We cannot make the sun shine. We cannot hold back the rain. We cannot even clear the clouds. As much as we might like to, we cannot adjust the temperature in our neighborhood so that it will be warm and sunny for a Saturday outdoor wedding in spring.

We can stand in the snow in the dead of winter and imagine it to be sunny and warm, but no matter how deeply we feel the sun in our hearts, we will die of frostbite. Weather reminds us that we are not in control. We either adapt to reality, or we die.
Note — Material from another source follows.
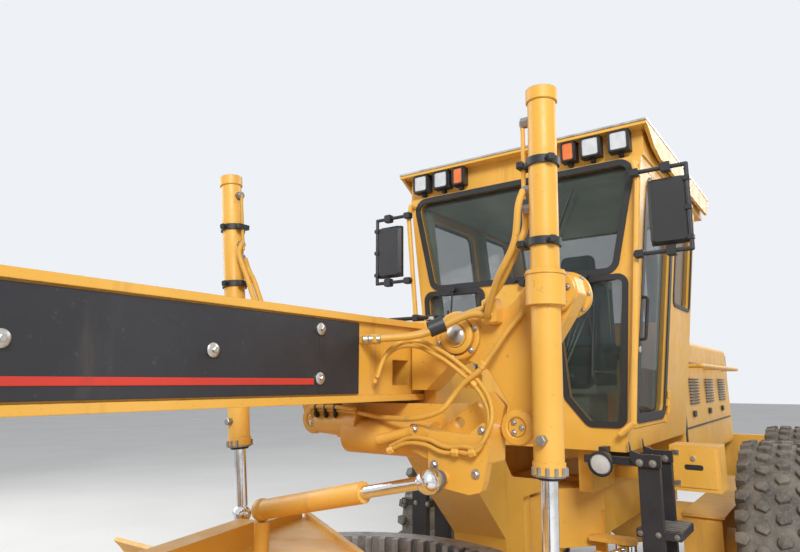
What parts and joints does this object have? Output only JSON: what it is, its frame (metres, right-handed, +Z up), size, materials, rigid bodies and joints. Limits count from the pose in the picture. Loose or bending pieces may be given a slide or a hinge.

Power of a Slight Shift in Temperature

I recently finished a novel by Ames Towles called A Gentleman in Moscow. It tells the story of an aristocrat sentenced to house arrest in a Russian hotel after the Bolshevik Revolution. At one point in the book, Towles reminds us of the quiet, but inescapable power of the weather:

The Count believed in the influence of early frosts and lingering summers, of ominous clouds and delicate rains, of fog and sunshine and snowfall. And he believed, most especially, in the reshaping of destinies by the slightest change in the thermometer. . . . 

By way of example, one need only look down from this window. Not three weeks before—with the temperature hovering around 45 degrees Fahrenheit—Theatre Square had been empty and gray. But with an increase in the average temperature of just five degrees, the trees had begun to blossom, the sparrows had begun to sing, and couples young and old were lingering on the benches. If such a slight change in temperature was all it took to transform the life of a public square, why should we think the course of history any less susceptible?

The book mentions Napoleon, who may have become master of the world if not for the severity of Russia’s winter. To move forward in time, we could consider the effect of the fog surrounding the D-Day invasion in WWII.

But Towles tells how the shift from rain to snow affected the 21st birthday celebration of a Russian Princess, which sets into motion a life-changing set of events.

At five o’clock, when you look from your dressing room window, the weather seems certain to weigh upon the festivities. For with the temperature at 34 degrees, clouds as far as the eye can see, and the onset of a drizzling rain, the Princess’s guests will be arriving at her party cold, wet, and a little worse for wear. But by the time you set out at six, the temperature has dropped just enough that what begins to land on your shoulders is not a gray, autumnal rain, but the season’s first snowfall. Thus, the very precipitation that might have soured the evening, instead lends it an aura of magic. In fact, so mesmerizing is the manner in which the snowflakes spiral through the air that you are run from the road. . . .

From cold and dreary to snowy and magical. The briefest change in temperature changes everything.

Bad Weather’s Big Blessing

Travelers get stranded in airports during winter storms. People flee the coastal regions when a hurricane is on the way. When weather takes us by surprise, we cancel meetings and rearrange schedules, and everyone seems to understand: There is nothing we can do.

Strangely, this is one of weather’s biggest blessings.

In a world where we try to sustain the illusion that we are in control of reality, the weather does not comply. Again and again, we remember: This is bigger than us. We must react to reality, for we cannot subdue it. Call it common grace for a technologically idolatrous age.